Increased Expression of Integrin Alpha 6 in Nucleus Pulposus Cells in Response to High Oxygen Tension Protects against Intervertebral Disc Degeneration

The destruction of the low oxygen microenvironment in nucleus pulposus (NP) cells played a critical role in the pathogenesis of intervertebral disc degeneration (IVDD). The purpose of this study was to determine the potential role of integrin alpha 6 (ITG α6) in NP cells in response to high oxygen tension (HOT) in IVDD. Immunofluorescence staining and western blot analysis showed that the levels of ITG α6 expression were increased in the NP tissue from IVDD patients and the IVDD rat model with mild degeneration, which were reduced as the degree of degeneration increases in severity. In NP cells, the treatment of HOT resulted in upregulation of ITG α6 expression, which could be alleviated by blocking the PI3K/AKT signaling pathway. Further studies found that ITG α6 could protect NP cells against HOT-induced apoptosis and oxidative stress and protect NP cells from HOT-inhibited ECM protein synthesis.
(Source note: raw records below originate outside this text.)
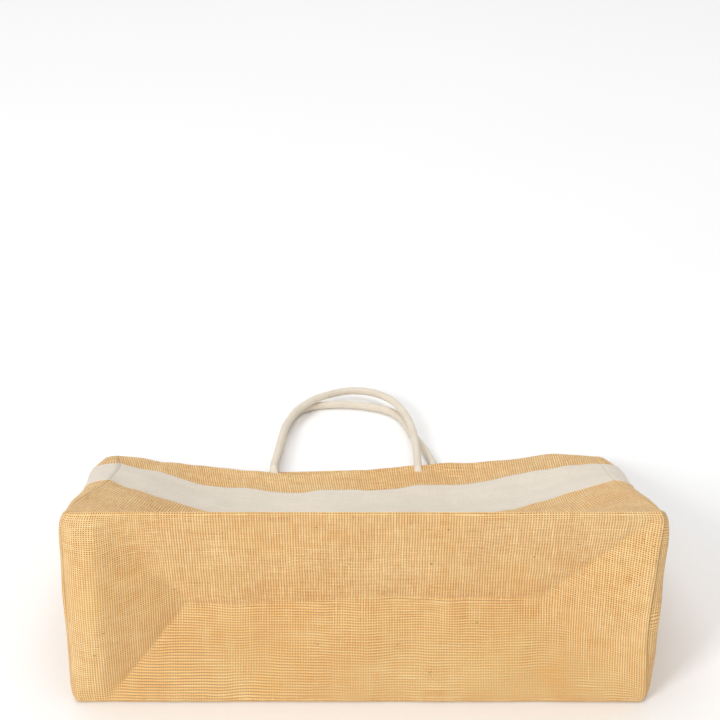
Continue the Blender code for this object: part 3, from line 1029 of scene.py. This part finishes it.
@dataclass
class Stage:
    """A pale floor, soft studio light and the camera."""

    shape: BagShape
    pitch_down: float = 31.7
    lens: float = 119.0

    def build(self) -> None:
        """Set up the camera, the lights and the floor."""
        scene = bpy.context.scene
        camera = bpy.data.objects.new("camera", bpy.data.cameras.new("camera"))
        camera.data.lens = self.lens
        camera.data.sensor_width = 36.0
        camera.location = (-0.0034, self.shape.base_y - 1.4458, 1.2095)
        camera.rotation_euler = (math.radians(90.0 - self.pitch_down), 0.0, 0.0)
        scene.collection.objects.link(camera)
        scene.camera = camera
        scene.view_settings.view_transform = "Standard"
        self._light("key", (-1.5, -2.0, 1.7), 0.9, 36.0)
        self._light("fill", (1.6, -1.6, 1.0), 1.6, 3.0)
        self._light("top", (-0.1, 0.6, 2.4), 1.8, 19.0)
        world = bpy.data.worlds.new("studio")
        world.use_nodes = True
        background = world.node_tree.nodes["Background"]
        background.inputs["Color"].default_value = linear("FFFFFF")
        background.inputs["Strength"].default_value = 0.62
        scene.world = world
        self._floor()

    def _light(self, name: str, place: tuple[float, float, float], size: float, power: float) -> None:
        """Add a square soft light that faces the bag."""
        data = bpy.data.lights.new(name, "AREA")
        data.size = size
        data.energy = power
        light = bpy.data.objects.new(name, data)
        light.location = place
        direction = np.array([0.0, 0.0, 0.05]) - np.array(place)
        flat = math.hypot(direction[0], direction[1])
        light.rotation_euler = (math.atan2(flat, -direction[2]), 0.0, math.atan2(-direction[0], direction[1]))
        bpy.context.scene.collection.objects.link(light)

    def _floor(self) -> None:
        """Lay a wide plain floor just under the bag."""
        side = 6.0
        corners = np.array([[-side, -side], [side, -side], [side, side], [-side, side]])
        points = np.column_stack([corners, np.full(4, -0.2 * MM)])
        floor = mesh_object("floor", points, np.array([[0, 1, 2, 3]]))
        n = Nodes("matt_white_paper")
        place = n.add("ShaderNodeTexCoord", out="Object")
        grain = n.add("ShaderNodeTexNoise", {"Vector": place, "Scale": 3.0})
        colour = n.mix(grain, linear("FAFAFA"), linear("FDFDFD"))
        paper = n.add("ShaderNodeBsdfPrincipled", {"Base Color": colour, "Roughness": 0.9,
                                                   "Specular IOR Level": 0.1})
        floor.data.materials.append(n.finish(paper))


FRONT_ROUTE = ((-0.0772, 0.3354), (-0.0743, 0.3582), (-0.0712, 0.3781), (-0.0625, 0.4016),
               (-0.0526, 0.4153), (-0.0398, 0.4284), (-0.0240, 0.4408), (-0.0081, 0.4448),
               (0.0107, 0.4383), (0.0283, 0.4170), (0.0364, 0.4016), (0.0417, 0.3847),
               (0.0450, 0.3664), (0.0473, 0.3435))
BACK_ROUTE = ((-0.0772, 0.3488), (-0.0743, 0.3716), (-0.0712, 0.3915), (-0.0629, 0.4127),
              (-0.0528, 0.4213), (-0.0417, 0.4254), (-0.0296, 0.4272), (-0.0174, 0.4275),
              (-0.0015, 0.4254), (0.0153, 0.4203), (0.0255, 0.4144), (0.0347, 0.4042),
              (0.0400, 0.3907), (0.0444, 0.3773), (0.0500, 0.3641), (0.0560, 0.3500))


def handles(shape: BagShape) -> list[RopeHandle]:
    """Describe the two handles. The front one lies on the back one."""
    def from_base(route: Sequence[tuple[float, float]]) -> tuple[tuple[float, float], ...]:
        return tuple((x, y + shape.base_y) for x, y in route)
    return [RopeHandle("front", "front_handle", (-0.0800, 0.0484), 0.3108 + shape.base_y, 12.6 * MM,
                       from_base(FRONT_ROUTE), tail_z=10.2 * MM, dip=5.0 * MM),
            RopeHandle("back", "back_handle", (-0.0800, 0.0622), 0.3263 + shape.base_y, 3.7 * MM,
                       from_base(BACK_ROUTE), tail_z=2.6 * MM, dip=0.0)]


def main() -> None:
    """Build the bag's pieces in order and report each one."""
    logging.basicConfig(level=logging.INFO, format="%(name)s: %(message)s")
    shape = BagShape()
    Stage(shape).build()
    for handle in handles(shape):
        handle.build()
    pieces = Walls(shape).build()
    Hems(shape).build()
    Seams(pieces).build()


if __name__ == "__main__":
    main()
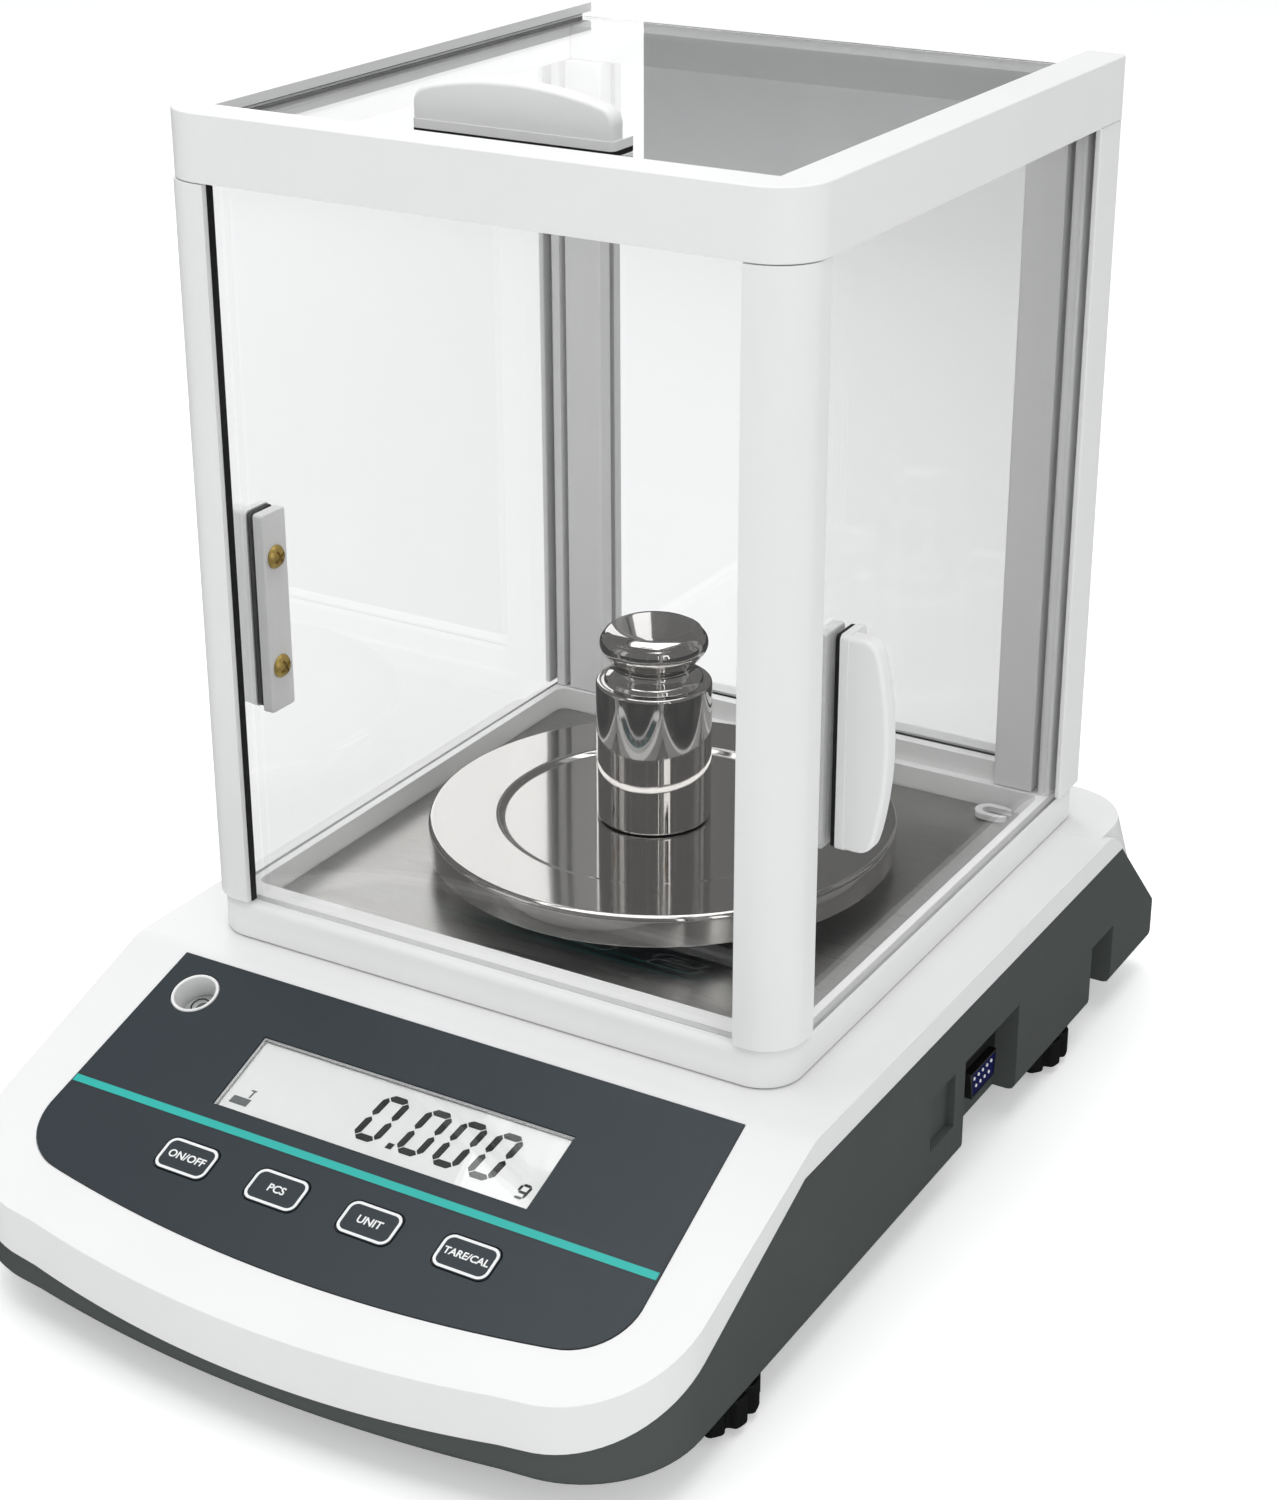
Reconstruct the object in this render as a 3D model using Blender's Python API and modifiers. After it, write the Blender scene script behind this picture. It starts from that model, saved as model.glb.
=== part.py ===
"""Analytical balance with a glass draft shield.

A bench balance: a dark tray and a white upper shell hold the weighing works, a glazed
draft shield stands on the shell, and a round pan carries a calibration weight.
Units in the constants are millimetres; the model itself is in metres. X runs to the
right, Y to the back, Z up. The origin is on the table, under the middle of the model.
"""
import math

import bmesh
import bpy
from mathutils import Matrix, Vector

MM = 0.001
GAP = 0.3                       # clearance between touching pieces

# ---- driving dimensions -------------------------------------------------------------
WIDTH = 208.0                   # housing, side to side
DEPTH = 327.6                   # housing, nose to tail
DECK = 64.0                     # height of the flat deck above the table
BOTTOM = 11.2                   # underside of the housing
FRONT = -DEPTH / 2              # y of the nose
REAR = DEPTH / 2                # y of the tail
WALL = 2.5                      # moulded wall thickness

BOW = 0.0013                    # the nose bows: y = FRONT + BOW * x * x
CORNER_FRONT = 25.0
CORNER_REAR = 5.0

PANEL_SLOPE = math.radians(19.8)
PANEL_CREST = FRONT + 92.5      # y where the deck turns down into the panel
SEAM_NOSE = DECK - 47.3         # white and dark shells meet here at the nose
SEAM_SIDE = DECK - 8.0          # and here along the sides
SEAM_KNEE = FRONT + 87.0        # y where the seam levels out

SHIELD_FRONT = FRONT + 104.5    # y of the draft shield's front
SHIELD_DEPTH = 186.0
SHIELD_HALF = 88.0
SILL_TOP = DECK + 11.0
FRAME_LOW = DECK + 207.3
FRAME_HIGH = DECK + 224.3
FRAME_HALF = 89.5
POST_INNER = 74.5               # x of the posts' inner faces
POST_DEEP = 15.0

GLASS = 3.0
DOOR_X = 85.4                   # mid-plane of each door
LID_LOW = DECK + 217.3

PAN_R = 65.0
PAN_Y = SHIELD_FRONT + 93.0
PAN_TOP = DECK + 19.0
PAN_RIM = 9.0
WEIGHT_R = 16.2
WEIGHT_TALL = 57.0

FOOT_X = 86.5
FOOT_FRONT = SHIELD_FRONT - 41.5
FOOT_REAR = SHIELD_FRONT + 150.0
KNOB_R = 17.0
PAD_TALL = 2.0

OVERLAY_START = 2.0             # along the panel, from the crest down to the overlay
OVERLAY_LONG = 80.0
KEY_PITCH = 27.9
KEY_WIDE, KEY_HIGH = 16.2, 10.2
KEY_S = OVERLAY_START + 59.3
LCD_S = (OVERLAY_START + 18.2, OVERLAY_START + 41.6)
LCD_X = (-46.4, 48.0)
LEVEL_X, LEVEL_S, LEVEL_R = -74.3, OVERLAY_START + 11.7, 6.6

# ---- scene --------------------------------------------------------------------------
for old in list(bpy.data.objects):
    bpy.data.objects.remove(old, do_unlink=True)

PARTS = bpy.data.collections.new("analytical_balance")
CUTTERS = bpy.data.collections.new("cutters")
bpy.context.scene.collection.children.link(PARTS)
bpy.context.scene.collection.children.link(CUTTERS)


# ---- materials ----------------------------------------------------------------------
def material(name, color, roughness, metallic=0.0, transmission=0.0):
    """A Principled material from an sRGB hex colour."""
    made = bpy.data.materials.new(name)
    made.use_nodes = True
    shader = made.node_tree.nodes["Principled BSDF"]
    rgb = [int(color[i:i + 2], 16) / 255 for i in (1, 3, 5)]
    linear = [c / 12.92 if c < 0.04045 else ((c + 0.055) / 1.055) ** 2.4 for c in rgb]
    shader.inputs["Base Color"].default_value = (*linear, 1.0)
    shader.inputs["Roughness"].default_value = roughness
    shader.inputs["Metallic"].default_value = metallic
    shader.inputs["Transmission Weight"].default_value = transmission
    return made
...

Upregulation of ITG α6 expression by HOT contributed to maintaining NP tissue homeostasis through the interaction with hypoxia-inducible factor-1α (HIF-1α). Furthermore, silencing of ITG α6 in vivo could obviously accelerate puncture-induced IVDD. Taken together, these results revealed that the increase of ITG α6 expression by HOT in NP cells might be a protective factor in IVD degeneration as well as restore NP cell function.